There is little doubt that Prime Minister Narendra Modi Bharatiya Janata Party has scored an emphatic win in the just concluded assembly elections to five states. On the other hand, to equate the BJP’s 4-1 sweep to having given the opposition a final knock-out blow all the way till 2024 is being too presumptuous. If anything, a closer scrutiny of the results taken together with the electoral atmospherics point to other possibilities.

Take the case of Uttar Pradesh, the most intensely fought and keenly observed among the states that went to the polls. Even though the Samajwadi Party bagged less than half the seats won by the ruling BJP, it polled one-and-a-half times more votes than it did in the last election. Its vote share rose to a new high of 32% (and 35% for the alliance it headed), the best-ever for the party.

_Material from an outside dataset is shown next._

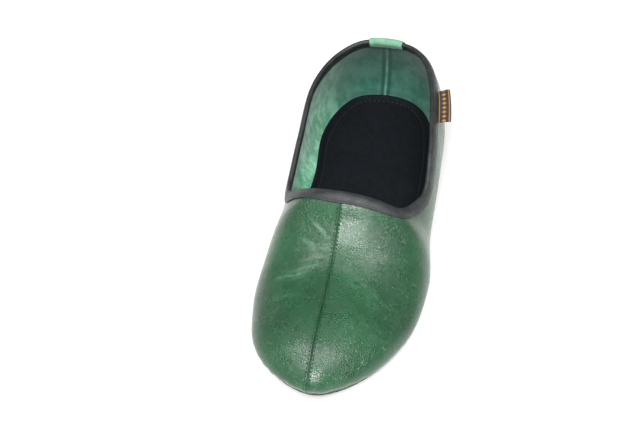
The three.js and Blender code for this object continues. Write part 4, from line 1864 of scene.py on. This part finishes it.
class Bottom:
    """The rand and the outsole."""

    def __init__(self, form: ShoeForm, turns: TurnPlan, looks: BottomLooks) -> None:
        """Takes what rand and outsole are built from.

        Args:
            form: the shoe's form.
            turns: where the ribs stand.
            looks: what the solids leave out.
        """
        self.form, self.turns, self.looks = form, turns, looks

    def _ribs(self, side: int) -> Ribs:
        """The ribs of one side."""
        return self.form.ribs(TurnPlan.sides(self.turns.all, side), self.turns.all)

    def make_rand(self, leather: bpy.types.Material) -> bpy.types.Object:
        """Builds the thin rim between the upper and the outsole.

        Args:
            leather: its material.
        Returns:
            The piece.
        """
        s, draft = self.form.s, MeshDraft()
        low = s.sole_thickness + s.clearance * 0.3
        high = s.sole_thickness + s.rand_height + s.clearance * 1.6
        middle, half = (low + high) / 2, (high - low) / 2
        for side in (1, -1):
            rib = self._ribs(side)
            outside = rib.reach - rib.inset + s.rand_proud
            inside = outside - s.rand_width
            columns = [self.form.raised(rib, inside, high)]
            for angle in np.linspace(math.pi / 2, -math.pi / 2, 11):
                out = outside - self.looks.rand_rounding * (1 - math.cos(angle))
                columns.append(self.form.raised(rib, out, middle + half * math.sin(angle)))
            columns.append(self.form.raised(rib, inside, low))
            columns.append(columns[0])
            draft.add(np.stack(columns, 1))
        piece = draft.make("rand_strip", [leather])
        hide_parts("rand")
        return piece

    def make_outsole(self, sole: bpy.types.Material) -> bpy.types.Object:
        """Builds the outsole with its pressed stitch channel.

        Args:
            sole: its material.
        Returns:
            The piece.
        """
        form, s, draft = self.form, self.form.s, MeshDraft()
        for side in (1, -1):
            rib = self._ribs(side)
            reach = rib.reach - rib.inset - s.sole_inset
            bevel, top = self.looks.bevel, s.sole_thickness
            columns = [form.raised(rib, reach * share, top) for share in np.linspace(0, 1, 13)]
            columns.append(form.raised(rib, reach + self.looks.edge_swell, top * 0.6))
            columns.append(form.raised(rib, reach, bevel))
            columns.append(form.raised(rib, reach - bevel * 0.3, bevel * 0.3))
            columns.append(form.raised(rib, reach - bevel, 0.0))
            for inset, height in self.looks.channel:
                columns.append(form.raised(rib, reach - inset, height))
            inside = reach - self.looks.channel[-1][0]
            for share in np.linspace(0, 1, 13)[::-1][1:]:
                columns.append(form.raised(rib, inside * share, 0.0))
            draft.add(np.stack(columns, 1))
        piece = draft.make("sole_plate", [sole])
        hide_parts("outsole")
        return piece

    def sole_row(self) -> list[Array]:
        """The stitch row in the channel under the sole.

        Returns:
            One row, all round the sole.
        """
        halves = []
        for side in (1, -1):
            rib = self._ribs(side)
            reach = rib.reach - rib.inset - self.form.s.sole_inset - self.looks.stitch_inset
            halves.append(self.form.raised(rib, reach, self.looks.stitch_height))
        return [round_the_shoe(halves)]


# Studio


@dataclass(frozen=True)
class PhotoCamera:
    """Camera at the photograph's viewing angle; lengths in millimetres, angles in degrees."""

    frame_width: int = 640
    focal_px: float = 1094.7
    azimuth: float = 11.15
    elevation: float = 46.69
    height: float = 519.0
    sideways: float = 22.29
    distance: float = 471.3
    sensor: float = 36.0

    def make(self) -> bpy.types.Object:
        """Builds the camera and makes it the scene's own.

        Returns:
            The camera.
        """
        turn, tilt = math.radians(self.azimuth), math.radians(self.elevation)
        c, s = math.cos(turn), math.sin(turn)
        x = -self.sideways * c + self.distance * s
        y = -self.sideways * s - self.distance * c
        place = Vector((x, y, self.height))
        ahead = Vector((-math.cos(tilt) * s, math.cos(tilt) * c, -math.sin(tilt)))
        right = Vector((c, s, 0))
        up = right.cross(ahead)
        data = bpy.data.cameras.new("photo_camera")
        data.sensor_fit = "HORIZONTAL"
        data.sensor_width = self.sensor
        data.lens = self.focal_px / self.frame_width * self.sensor
        data.clip_start, data.clip_end = 0.01, 30.0
        camera = add_object("photo_camera", data)
        rotation = Matrix((right, up, -ahead)).transposed().to_4x4()
        camera.matrix_world = Matrix.Translation(place * MM) @ rotation
        bpy.context.scene.camera = camera
        return camera


@dataclass(frozen=True)
class SoftLight:
    """A square soft light aimed at the shoe."""

    name: str
    place: tuple[float, float, float]
    size: float
    power: float
    colour: str = "#ffffff"
    target: tuple[float, float, float] = (0.0, 0.0, 0.03)

    def make(self) -> None:
        """Builds the light."""
        data = bpy.data.lights.new(self.name, "AREA")
        data.shape = "SQUARE"
        data.size = self.size
        data.energy = self.power
        data.color = linear(self.colour)[:3]
        lamp = add_object(self.name, data)
        lamp.location = self.place
        aim = Vector(self.target) - Vector(self.place)
        lamp.rotation_euler = aim.to_track_quat("-Z", "Y").to_euler()


@dataclass(frozen=True)
class Studio:
    """Pale floor, even surroundings and soft lights."""

    floor_width: float = 12.0
    surroundings: float = 0.26
    lights: tuple[SoftLight, ...] = (
        SoftLight("overhead_right", (0.3, -0.3, 1.02), 0.55, 7.0),
        SoftLight("overhead_left", (-0.42, -0.3, 1.02), 0.55, 7.0),
        SoftLight("window_front", (0.1, -0.85, 0.95), 0.45, 15.0),
    )

    def make(self) -> None:
        """Builds the floor, the world and the lights."""
        mesh = bpy.data.meshes.new("floor")
        half = self.floor_width / 2
        corners = [(-half, -half, 0), (half, -half, 0), (half, half, 0), (-half, half, 0)]
        mesh.from_pydata(corners, [], [(0, 1, 2, 3)])
        mesh.materials.append(PalePaper().make())
        floor = add_object("floor", mesh)
        world = bpy.data.worlds.new("studio")
        world.use_nodes = True
        sky = world.node_tree.nodes["Background"].inputs
        sky["Color"].default_value = (1, 1, 1, 1)
        sky["Strength"].default_value = self.surroundings
        bpy.context.scene.world = world
        for light in self.lights:
            light.make()
        bpy.context.scene.view_settings.view_transform = "Standard"


class Slipper:
    """The whole shoe."""

    def __init__(self) -> None:
        """Works out the form and the node group for stitches."""
        self.form = ShoeForm(ShoeSizes())
        self.turns = TurnPlan(self.form, heel=40, rear=96, front=64, toe=54)
        self.stitches = StitchMaker()

    def _own(self, piece: bpy.types.Object) -> None:
        """Lets a piece ride on the shoe's body and logs its number of faces."""
        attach(piece, BODY)
        LOG.info("%s: %d faces", piece.name, len(piece.data.polygons))

    def make(self) -> None:
        """Builds every piece."""
        # Glossy and pebbled, with highlights that the grain breaks up
        green = GrainLeather().make()
        # Matt, mottled nap, with painted shade toward the heel and beside the back seam, partly its own
        # darker tone
        lining = Suede("green_suede_lining", "#4e9674", "#98d2b5", heel_painted_shade="#204a43").make()
        # Pale, matt nap
        tab_suede = Suede("light_green_suede", "#5c9173", "#80ab92").make()
        # Near black, with a soft sheen on its fold
        black = SmoothLeather("black_binding_leather", "#16191a", "#303435").make()
        # Deep black and almost without shine
        bed_look = ("#05080c", "#0b0f16", (0.72, 0.88), 0.7, 0.04, 0.18)
        bed = SmoothLeather("black_insole_leather", *bed_look).make()
        # Dark green, plain rim
        rim = SmoothLeather("green_rand_leather", "#0f4023", "#1c5a34").make()
        # Dull dark brown with coarse pores
        sole_look = ("#18120e", "#2e241c", (0.6, 0.8), 0.9, 0.08)
        sole = SmoothLeather("dark_sole_leather", *sole_look).make()
        # Matt twisted threads, a little darker than what they sew
        green_thread = Thread("dark_green_thread", "#061a0f", "#0e2c1b").make()
        black_thread = Thread("black_thread", "#101112", "#26282a").make()
        upper = Upper(self.form, self.turns, UpperLooks())
        binding = Binding(self.form, self.turns, BindingLooks())
        footbed = Footbed(self.form, self.turns, FootbedLooks())
        bottom = Bottom(self.form, self.turns, BottomLooks())
        self._own(upper.make(green, lining))
        self._own(binding.make(black))
        self._own(HeelTab(self.form, TabLooks(), binding).make(tab_suede))
        self._own(SideLabel(self.form, LabelLooks()).make(WovenLabel().make()))
        self._own(footbed.make(bed))
        self._own(bottom.make_rand(rim))
        self._own(bottom.make_outsole(sole))
        seam, fine = StitchSizes(2.3, 1.6, 0.85), StitchSizes(2.3, 1.7, 0.42, 11)
        inside, under = StitchSizes(3.2, 2.3, 0.5, 3), StitchSizes(4.0, 2.9, 0.6, 5)
        stitched = (
            ("seam_stitches", upper.seam_rows(), seam, green_thread, Slot.UPPER),
            ("back_stitches", upper.back_rows(), seam, green_thread, Slot.UPPER),
            ("binding_stitches", binding.rows(), fine, black_thread, Slot.BINDING),
            ("footbed_stitches", footbed.rows(), inside, black_thread, Slot.INSOLE),
            ("sole_stitches", bottom.sole_row(), under, black_thread, Slot.SOLE),
        )
        for name, paths, sizes, thread, slot in stitched:
            self._own(self.stitches.make(name, paths, sizes, thread))


def main() -> None:
    """Loads the frame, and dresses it."""
    logging.basicConfig(level=logging.INFO, format="%(message)s")
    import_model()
    Studio().make()
    PhotoCamera().make()
    Slipper().make()


if __name__ == "__main__":
    main()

But that wasn’t good enough to beat BJP, which not only managed to keep most of its votes from last time intact but added more – presumably with women voters who swung in its favour because of such welfare schemes as free rations and housing or a perceived sense that law and order had improved under Adityanath. The BJP’s vote share rose marginally from 39.7% to 41.3%.

Shifting expectations

The BJP won 255 seats and its allies another 18. The Samajwadi Party-led coalition won a total 125 seats. The Samajwadi Party’s own tally increased from 47 in 2017 to 111 this time. In the last election, the BJP had won 312 seats. The loss of 57 seats in this election, I contend, announces a shift in political expectations through the campaign process.

During my travels in the different phases of the Uttar Pradesh election, like many other journalists, I was struck by the heap of criticism against the Adityanath administration – stray cattle, unemployment, inflation and even talk about a certain level of administrative cruelty. At heart, this was what one can list as being the conventional ingredients of transactional politics, which refers to the expectations of the citizen from the government and is usually framed as a claim based on rights.

In other words, Uttar Pradesh was showing a return to normal politics that was in contrast to either the 2017 state election or the 2019 general election, when the extraordinary super hero status of Prime Minister Modi loomed large.

Though not everyone seems to have voted for the opposition based on such unhappiness, the return of normal transactional politics stumped many efforts of the BJP to turn the campaign into a one-sided ideological battle about the Hindutva world view. In fact, even the BJP’s emphatic win should be considered a decidedly “Hindutva-plus” vote rather than an exclusively Hindutva vote. Hence, the transactional voter comprising the welfare beneficiaries (labharti) and those who felt law and order improved under the BJP administration added decisively to those who might have voted purely on their ideological commitment to Hindutva.

From the Samajwadi Party-led gathbandhan’s promise to restore the government pension scheme prevalent before 2004 to Priyanka Gandhi’s energetic campaign to empower young women, the noise around transactional politics, in fact, compelled the BJP during the campaign to repeatedly retreat and reorient from its natural propensity for turning voters towards an ideological vote.

This was the real triumph of the opposition in Uttar Pradesh, which successfully showed that the BJP juggernaut can indeed be slowed down and even be derailed by forcing it to repeatedly qualify and dilute its ideological messaging. If Hindutva cannot win without the plus, it is the latter that the opposition must concentrate on by turning government services and public goods into the terrain for active political struggle.

It can, therefore, be argued that the silver lining in the opposition’s loss in Uttar Pradesh lies in the fact that the campaign successfully showed that many gains against Hindutva are possible if the electoral process is made to deepen citizenship rights and foreground the demands for government services and public goods.

While Hindutva enthusiasts would like the electoral battle to be restricted to issues of identity and culture, the opposition needs to stay on message in orienting the voters towards making meaningful demands for development and public services. The Uttar Pradesh campaign, in other words, showed the fragile dependence of Hindutva on Hindutva plus. A purely ideological victory by any party in India is still very far away.